— start of Exercise material —

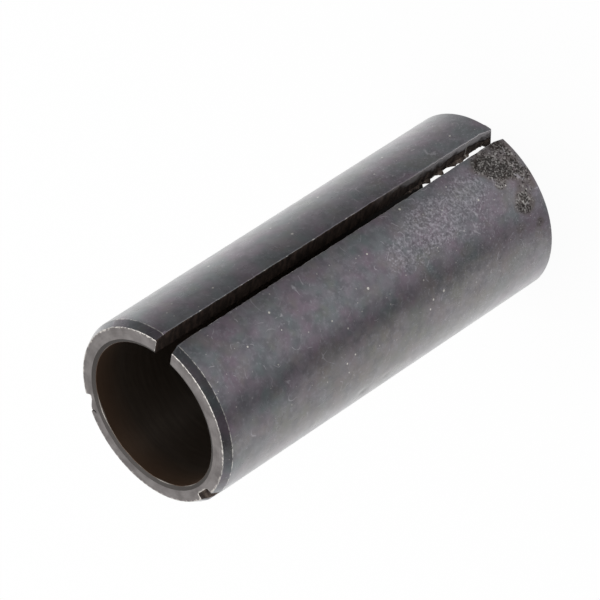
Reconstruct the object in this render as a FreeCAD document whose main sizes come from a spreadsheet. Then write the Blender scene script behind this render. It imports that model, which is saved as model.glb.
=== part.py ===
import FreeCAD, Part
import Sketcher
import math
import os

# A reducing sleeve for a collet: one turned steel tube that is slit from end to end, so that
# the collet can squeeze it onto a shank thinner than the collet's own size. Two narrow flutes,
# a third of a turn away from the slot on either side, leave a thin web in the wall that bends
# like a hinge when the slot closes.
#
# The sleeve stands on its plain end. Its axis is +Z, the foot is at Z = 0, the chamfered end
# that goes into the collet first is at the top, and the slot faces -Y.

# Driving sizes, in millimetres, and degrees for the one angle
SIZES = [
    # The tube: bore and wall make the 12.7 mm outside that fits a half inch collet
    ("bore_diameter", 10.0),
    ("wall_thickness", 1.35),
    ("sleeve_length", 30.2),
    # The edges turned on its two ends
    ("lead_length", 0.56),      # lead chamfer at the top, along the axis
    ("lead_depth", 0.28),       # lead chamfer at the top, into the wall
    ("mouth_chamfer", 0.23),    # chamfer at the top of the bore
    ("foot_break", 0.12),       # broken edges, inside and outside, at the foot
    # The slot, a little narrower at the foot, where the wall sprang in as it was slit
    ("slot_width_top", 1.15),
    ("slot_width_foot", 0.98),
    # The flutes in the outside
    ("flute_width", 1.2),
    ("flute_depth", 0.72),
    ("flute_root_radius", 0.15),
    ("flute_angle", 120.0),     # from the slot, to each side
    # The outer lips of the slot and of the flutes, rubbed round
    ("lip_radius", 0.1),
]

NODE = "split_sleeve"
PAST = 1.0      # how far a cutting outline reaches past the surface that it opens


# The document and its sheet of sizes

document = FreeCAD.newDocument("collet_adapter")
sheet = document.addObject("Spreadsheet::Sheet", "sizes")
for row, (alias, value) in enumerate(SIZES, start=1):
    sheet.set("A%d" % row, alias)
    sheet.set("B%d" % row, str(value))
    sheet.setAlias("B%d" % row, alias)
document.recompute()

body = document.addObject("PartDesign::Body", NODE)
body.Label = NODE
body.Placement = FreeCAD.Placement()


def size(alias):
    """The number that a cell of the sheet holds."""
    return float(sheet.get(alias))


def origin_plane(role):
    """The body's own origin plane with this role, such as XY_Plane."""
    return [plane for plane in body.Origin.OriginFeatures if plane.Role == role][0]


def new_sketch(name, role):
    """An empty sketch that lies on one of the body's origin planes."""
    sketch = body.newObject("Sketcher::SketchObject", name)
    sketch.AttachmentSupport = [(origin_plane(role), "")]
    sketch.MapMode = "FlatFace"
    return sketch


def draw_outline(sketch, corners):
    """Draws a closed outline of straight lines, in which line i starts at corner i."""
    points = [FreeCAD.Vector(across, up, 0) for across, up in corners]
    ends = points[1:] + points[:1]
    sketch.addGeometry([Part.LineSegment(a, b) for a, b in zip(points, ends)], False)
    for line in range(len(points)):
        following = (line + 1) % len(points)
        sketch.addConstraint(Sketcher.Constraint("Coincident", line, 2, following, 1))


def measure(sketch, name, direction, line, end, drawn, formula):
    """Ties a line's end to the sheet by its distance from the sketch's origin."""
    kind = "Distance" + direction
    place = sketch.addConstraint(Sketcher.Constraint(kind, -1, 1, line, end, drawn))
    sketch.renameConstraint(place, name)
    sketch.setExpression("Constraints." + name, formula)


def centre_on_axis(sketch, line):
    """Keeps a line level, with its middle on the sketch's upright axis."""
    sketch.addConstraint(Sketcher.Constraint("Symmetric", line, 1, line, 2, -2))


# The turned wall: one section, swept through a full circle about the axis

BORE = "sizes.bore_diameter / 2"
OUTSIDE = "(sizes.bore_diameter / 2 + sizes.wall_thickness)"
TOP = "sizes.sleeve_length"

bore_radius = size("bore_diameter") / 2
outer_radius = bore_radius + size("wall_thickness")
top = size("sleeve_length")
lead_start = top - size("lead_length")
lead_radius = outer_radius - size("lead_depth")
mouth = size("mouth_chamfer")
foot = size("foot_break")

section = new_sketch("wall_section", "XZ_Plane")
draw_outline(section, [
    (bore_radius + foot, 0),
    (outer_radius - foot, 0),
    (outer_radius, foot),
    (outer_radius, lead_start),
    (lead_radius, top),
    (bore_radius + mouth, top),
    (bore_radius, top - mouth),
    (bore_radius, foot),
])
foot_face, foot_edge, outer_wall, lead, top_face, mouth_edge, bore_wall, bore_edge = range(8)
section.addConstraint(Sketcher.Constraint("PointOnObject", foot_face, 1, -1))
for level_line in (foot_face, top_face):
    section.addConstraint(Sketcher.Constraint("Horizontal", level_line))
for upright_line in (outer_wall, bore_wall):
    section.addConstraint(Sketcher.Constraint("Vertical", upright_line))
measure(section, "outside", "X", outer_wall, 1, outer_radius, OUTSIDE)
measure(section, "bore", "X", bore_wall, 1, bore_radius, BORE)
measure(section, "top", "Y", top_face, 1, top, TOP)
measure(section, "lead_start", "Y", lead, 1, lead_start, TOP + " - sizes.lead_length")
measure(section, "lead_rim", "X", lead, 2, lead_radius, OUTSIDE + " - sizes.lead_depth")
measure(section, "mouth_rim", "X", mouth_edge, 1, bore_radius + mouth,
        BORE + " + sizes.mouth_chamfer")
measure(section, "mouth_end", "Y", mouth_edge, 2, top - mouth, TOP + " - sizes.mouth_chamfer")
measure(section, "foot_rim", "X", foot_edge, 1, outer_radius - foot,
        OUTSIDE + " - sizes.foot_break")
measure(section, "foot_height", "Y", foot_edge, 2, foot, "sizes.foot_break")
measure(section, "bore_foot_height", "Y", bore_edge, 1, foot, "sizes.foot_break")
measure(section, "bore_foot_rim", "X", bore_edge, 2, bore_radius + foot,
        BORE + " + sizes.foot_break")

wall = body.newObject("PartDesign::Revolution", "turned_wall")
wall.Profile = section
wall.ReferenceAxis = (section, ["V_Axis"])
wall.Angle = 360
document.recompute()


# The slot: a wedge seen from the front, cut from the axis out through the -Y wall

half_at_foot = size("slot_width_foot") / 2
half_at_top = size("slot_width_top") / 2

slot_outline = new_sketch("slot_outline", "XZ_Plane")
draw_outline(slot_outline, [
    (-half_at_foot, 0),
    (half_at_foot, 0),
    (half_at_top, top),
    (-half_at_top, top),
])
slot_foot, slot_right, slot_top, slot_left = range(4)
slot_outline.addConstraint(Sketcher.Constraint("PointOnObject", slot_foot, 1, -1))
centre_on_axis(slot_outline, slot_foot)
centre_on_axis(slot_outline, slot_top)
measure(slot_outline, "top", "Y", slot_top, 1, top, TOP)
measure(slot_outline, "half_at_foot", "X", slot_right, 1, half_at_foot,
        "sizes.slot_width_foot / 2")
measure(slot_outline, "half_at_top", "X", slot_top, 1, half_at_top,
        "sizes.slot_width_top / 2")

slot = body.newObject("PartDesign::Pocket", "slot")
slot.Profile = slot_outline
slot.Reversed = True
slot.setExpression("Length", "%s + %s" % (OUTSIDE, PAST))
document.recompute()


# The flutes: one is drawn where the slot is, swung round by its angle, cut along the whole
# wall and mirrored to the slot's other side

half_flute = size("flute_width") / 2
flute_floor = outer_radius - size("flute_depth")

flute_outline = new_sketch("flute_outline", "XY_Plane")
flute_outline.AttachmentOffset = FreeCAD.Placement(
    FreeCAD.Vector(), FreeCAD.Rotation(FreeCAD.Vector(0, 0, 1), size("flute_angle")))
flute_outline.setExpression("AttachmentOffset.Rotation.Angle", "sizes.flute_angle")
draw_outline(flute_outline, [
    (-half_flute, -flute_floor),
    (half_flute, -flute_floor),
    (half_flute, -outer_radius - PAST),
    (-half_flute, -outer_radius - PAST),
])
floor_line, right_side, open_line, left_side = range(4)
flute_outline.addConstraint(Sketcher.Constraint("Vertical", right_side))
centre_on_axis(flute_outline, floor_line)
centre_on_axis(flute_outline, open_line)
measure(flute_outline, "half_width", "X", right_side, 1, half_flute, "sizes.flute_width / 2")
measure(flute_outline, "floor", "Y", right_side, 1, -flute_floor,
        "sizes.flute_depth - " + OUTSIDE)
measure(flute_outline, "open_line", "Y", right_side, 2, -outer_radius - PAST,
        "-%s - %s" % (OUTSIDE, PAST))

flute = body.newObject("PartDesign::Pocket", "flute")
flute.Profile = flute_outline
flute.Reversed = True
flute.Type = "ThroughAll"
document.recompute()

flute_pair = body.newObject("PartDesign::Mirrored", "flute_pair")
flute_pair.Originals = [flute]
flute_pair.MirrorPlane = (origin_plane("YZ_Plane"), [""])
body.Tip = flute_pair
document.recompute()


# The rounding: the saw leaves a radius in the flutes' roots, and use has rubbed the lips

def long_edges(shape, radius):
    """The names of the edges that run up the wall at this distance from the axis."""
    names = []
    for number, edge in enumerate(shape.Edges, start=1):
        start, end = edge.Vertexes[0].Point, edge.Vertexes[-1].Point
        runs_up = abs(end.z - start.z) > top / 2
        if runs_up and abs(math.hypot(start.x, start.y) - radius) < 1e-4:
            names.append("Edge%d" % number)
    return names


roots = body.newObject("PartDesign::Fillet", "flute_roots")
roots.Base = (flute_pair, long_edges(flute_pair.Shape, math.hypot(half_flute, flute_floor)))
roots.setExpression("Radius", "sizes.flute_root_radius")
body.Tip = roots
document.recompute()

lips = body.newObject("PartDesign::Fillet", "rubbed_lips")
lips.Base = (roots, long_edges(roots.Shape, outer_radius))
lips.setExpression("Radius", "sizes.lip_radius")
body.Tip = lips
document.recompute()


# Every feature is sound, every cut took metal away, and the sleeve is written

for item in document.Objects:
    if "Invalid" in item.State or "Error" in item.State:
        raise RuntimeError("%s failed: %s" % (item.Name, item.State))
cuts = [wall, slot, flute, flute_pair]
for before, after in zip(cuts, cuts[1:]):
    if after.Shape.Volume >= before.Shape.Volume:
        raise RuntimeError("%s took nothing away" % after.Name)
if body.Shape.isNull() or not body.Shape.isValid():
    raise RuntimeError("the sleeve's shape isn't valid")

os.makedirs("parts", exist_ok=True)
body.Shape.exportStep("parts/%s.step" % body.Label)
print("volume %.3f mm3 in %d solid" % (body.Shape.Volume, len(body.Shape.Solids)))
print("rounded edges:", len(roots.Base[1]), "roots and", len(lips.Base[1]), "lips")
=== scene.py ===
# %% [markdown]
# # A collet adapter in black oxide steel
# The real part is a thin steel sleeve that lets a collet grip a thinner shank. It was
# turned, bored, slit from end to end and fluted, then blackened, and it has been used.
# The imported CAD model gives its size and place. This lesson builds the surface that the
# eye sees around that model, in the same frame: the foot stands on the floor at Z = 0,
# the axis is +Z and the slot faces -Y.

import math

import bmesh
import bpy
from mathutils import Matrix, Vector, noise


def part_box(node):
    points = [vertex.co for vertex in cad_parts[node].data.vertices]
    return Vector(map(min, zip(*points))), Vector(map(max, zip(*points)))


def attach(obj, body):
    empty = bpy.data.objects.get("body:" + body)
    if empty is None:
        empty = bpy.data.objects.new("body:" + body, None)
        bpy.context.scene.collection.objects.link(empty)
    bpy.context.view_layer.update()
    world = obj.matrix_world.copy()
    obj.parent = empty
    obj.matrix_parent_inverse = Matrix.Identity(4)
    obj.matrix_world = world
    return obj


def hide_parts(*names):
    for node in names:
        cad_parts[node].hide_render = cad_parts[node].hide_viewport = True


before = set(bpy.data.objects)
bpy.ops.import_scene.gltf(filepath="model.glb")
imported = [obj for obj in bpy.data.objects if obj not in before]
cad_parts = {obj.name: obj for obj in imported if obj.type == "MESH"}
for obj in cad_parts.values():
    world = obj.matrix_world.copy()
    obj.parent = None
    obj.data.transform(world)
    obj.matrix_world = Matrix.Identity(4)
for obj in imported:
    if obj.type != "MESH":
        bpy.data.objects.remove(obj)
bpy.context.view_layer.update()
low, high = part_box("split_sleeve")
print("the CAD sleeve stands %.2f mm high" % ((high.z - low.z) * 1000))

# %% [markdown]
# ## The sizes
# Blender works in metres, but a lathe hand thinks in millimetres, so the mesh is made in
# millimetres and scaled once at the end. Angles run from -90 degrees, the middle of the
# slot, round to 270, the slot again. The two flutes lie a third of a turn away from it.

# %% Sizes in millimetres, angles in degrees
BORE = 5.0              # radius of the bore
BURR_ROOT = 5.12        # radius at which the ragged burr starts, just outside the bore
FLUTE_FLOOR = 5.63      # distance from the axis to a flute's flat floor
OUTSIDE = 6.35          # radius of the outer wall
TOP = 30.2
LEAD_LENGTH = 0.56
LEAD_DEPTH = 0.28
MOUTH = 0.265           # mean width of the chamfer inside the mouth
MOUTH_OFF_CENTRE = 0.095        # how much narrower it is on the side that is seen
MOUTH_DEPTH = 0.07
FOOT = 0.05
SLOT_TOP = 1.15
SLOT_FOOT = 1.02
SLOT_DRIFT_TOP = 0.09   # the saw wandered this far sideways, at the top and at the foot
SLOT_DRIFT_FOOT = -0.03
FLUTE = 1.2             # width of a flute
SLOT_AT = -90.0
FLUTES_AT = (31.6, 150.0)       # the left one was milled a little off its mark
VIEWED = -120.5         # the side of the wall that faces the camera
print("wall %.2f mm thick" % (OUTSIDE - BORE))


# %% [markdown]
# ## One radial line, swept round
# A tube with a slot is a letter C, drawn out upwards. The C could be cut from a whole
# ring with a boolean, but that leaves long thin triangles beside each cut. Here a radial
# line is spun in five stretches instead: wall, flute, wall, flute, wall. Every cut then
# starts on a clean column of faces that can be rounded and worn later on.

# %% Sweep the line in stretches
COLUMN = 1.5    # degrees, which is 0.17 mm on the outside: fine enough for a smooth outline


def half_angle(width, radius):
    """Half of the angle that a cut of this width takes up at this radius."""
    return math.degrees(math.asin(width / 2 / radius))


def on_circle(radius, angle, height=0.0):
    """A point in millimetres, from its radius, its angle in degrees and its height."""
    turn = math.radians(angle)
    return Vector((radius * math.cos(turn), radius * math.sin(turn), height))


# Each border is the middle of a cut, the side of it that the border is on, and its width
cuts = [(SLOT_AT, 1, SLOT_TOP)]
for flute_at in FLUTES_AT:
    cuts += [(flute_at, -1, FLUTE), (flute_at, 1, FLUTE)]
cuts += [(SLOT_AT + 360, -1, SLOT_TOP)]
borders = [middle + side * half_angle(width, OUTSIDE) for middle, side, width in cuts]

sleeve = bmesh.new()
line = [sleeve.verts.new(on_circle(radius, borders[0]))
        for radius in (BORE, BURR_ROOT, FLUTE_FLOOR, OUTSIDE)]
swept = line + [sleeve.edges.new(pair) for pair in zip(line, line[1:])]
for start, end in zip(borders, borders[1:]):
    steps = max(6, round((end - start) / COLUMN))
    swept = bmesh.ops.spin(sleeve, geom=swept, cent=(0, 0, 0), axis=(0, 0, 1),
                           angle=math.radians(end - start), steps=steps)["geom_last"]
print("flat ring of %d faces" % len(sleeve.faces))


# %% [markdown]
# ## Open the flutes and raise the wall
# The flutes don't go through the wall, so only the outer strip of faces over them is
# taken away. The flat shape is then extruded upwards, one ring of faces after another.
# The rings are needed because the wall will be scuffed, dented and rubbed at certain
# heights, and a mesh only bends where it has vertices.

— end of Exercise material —
— start of Exercise material —

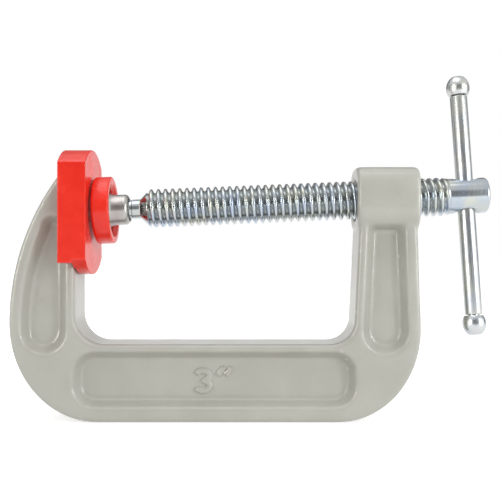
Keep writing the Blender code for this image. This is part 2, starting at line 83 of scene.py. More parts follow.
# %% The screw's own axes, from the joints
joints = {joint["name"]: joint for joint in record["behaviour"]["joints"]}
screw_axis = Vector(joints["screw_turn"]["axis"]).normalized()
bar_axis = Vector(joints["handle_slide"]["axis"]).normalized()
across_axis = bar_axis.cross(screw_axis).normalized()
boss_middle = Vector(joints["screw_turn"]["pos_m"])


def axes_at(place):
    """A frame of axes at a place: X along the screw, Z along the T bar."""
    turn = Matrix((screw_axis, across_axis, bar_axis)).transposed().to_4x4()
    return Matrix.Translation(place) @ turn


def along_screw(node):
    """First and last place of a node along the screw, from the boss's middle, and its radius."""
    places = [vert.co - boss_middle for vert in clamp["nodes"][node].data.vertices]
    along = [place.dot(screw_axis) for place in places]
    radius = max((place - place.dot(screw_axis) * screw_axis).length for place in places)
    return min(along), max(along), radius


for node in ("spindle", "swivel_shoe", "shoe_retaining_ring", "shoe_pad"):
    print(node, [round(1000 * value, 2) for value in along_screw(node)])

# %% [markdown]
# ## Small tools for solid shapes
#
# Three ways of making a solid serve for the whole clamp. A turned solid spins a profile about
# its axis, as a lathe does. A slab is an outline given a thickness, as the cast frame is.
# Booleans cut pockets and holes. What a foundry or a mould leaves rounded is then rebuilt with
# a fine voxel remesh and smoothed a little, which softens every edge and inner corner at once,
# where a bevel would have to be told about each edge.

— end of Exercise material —
— start of Exercise material —

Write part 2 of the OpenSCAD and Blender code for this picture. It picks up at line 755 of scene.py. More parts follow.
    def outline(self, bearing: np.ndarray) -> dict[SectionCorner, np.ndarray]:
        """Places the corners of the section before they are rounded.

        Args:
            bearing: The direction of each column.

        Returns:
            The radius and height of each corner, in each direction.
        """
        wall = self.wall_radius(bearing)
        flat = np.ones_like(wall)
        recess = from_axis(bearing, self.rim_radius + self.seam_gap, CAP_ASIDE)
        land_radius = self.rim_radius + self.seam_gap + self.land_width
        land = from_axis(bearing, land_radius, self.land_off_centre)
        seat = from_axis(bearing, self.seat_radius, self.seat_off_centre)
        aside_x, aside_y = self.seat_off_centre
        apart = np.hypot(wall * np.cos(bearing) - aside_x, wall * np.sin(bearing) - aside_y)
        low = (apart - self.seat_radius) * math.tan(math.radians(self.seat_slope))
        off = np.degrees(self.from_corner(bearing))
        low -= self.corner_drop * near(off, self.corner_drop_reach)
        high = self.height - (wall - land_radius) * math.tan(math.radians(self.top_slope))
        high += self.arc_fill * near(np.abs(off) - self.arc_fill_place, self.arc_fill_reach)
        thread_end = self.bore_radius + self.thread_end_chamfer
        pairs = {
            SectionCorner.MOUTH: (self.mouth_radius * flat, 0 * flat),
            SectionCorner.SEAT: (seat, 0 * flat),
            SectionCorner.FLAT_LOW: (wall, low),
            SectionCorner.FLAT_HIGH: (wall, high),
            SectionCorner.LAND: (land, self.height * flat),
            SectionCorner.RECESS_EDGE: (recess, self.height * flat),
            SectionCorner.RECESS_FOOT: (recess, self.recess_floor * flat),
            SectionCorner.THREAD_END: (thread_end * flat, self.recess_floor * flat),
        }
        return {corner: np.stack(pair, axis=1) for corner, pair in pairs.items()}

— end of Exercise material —

Task brief:
Take the line that contains "for item in", the line that contains "obj.matrix_world = Matrix.Identity(4)", and all lines between, and give them again exactly; include no other line.

Answer for this exercise:
for item in document.Objects:
    if "Invalid" in item.State or "Error" in item.State:
        raise RuntimeError("%s failed: %s" % (item.Name, item.State))
cuts = [wall, slot, flute, flute_pair]
for before, after in zip(cuts, cuts[1:]):
    if after.Shape.Volume >= before.Shape.Volume:
        raise RuntimeError("%s took nothing away" % after.Name)
if body.Shape.isNull() or not body.Shape.isValid():
    raise RuntimeError("the sleeve's shape isn't valid")

os.makedirs("parts", exist_ok=True)
body.Shape.exportStep("parts/%s.step" % body.Label)
print("volume %.3f mm3 in %d solid" % (body.Shape.Volume, len(body.Shape.Solids)))
print("rounded edges:", len(roots.Base[1]), "roots and", len(lips.Base[1]), "lips")
=== scene.py ===
# %% [markdown]
# # A collet adapter in black oxide steel
# The real part is a thin steel sleeve that lets a collet grip a thinner shank. It was
# turned, bored, slit from end to end and fluted, then blackened, and it has been used.
# The imported CAD model gives its size and place. This lesson builds the surface that the
# eye sees around that model, in the same frame: the foot stands on the floor at Z = 0,
# the axis is +Z and the slot faces -Y.

import math

import bmesh
import bpy
from mathutils import Matrix, Vector, noise


def part_box(node):
    points = [vertex.co for vertex in cad_parts[node].data.vertices]
    return Vector(map(min, zip(*points))), Vector(map(max, zip(*points)))


def attach(obj, body):
    empty = bpy.data.objects.get("body:" + body)
    if empty is None:
        empty = bpy.data.objects.new("body:" + body, None)
        bpy.context.scene.collection.objects.link(empty)
    bpy.context.view_layer.update()
    world = obj.matrix_world.copy()
    obj.parent = empty
    obj.matrix_parent_inverse = Matrix.Identity(4)
    obj.matrix_world = world
    return obj


def hide_parts(*names):
    for node in names:
        cad_parts[node].hide_render = cad_parts[node].hide_viewport = True


before = set(bpy.data.objects)
bpy.ops.import_scene.gltf(filepath="model.glb")
imported = [obj for obj in bpy.data.objects if obj not in before]
cad_parts = {obj.name: obj for obj in imported if obj.type == "MESH"}
for obj in cad_parts.values():
    world = obj.matrix_world.copy()
    obj.parent = None
    obj.data.transform(world)
    obj.matrix_world = Matrix.Identity(4)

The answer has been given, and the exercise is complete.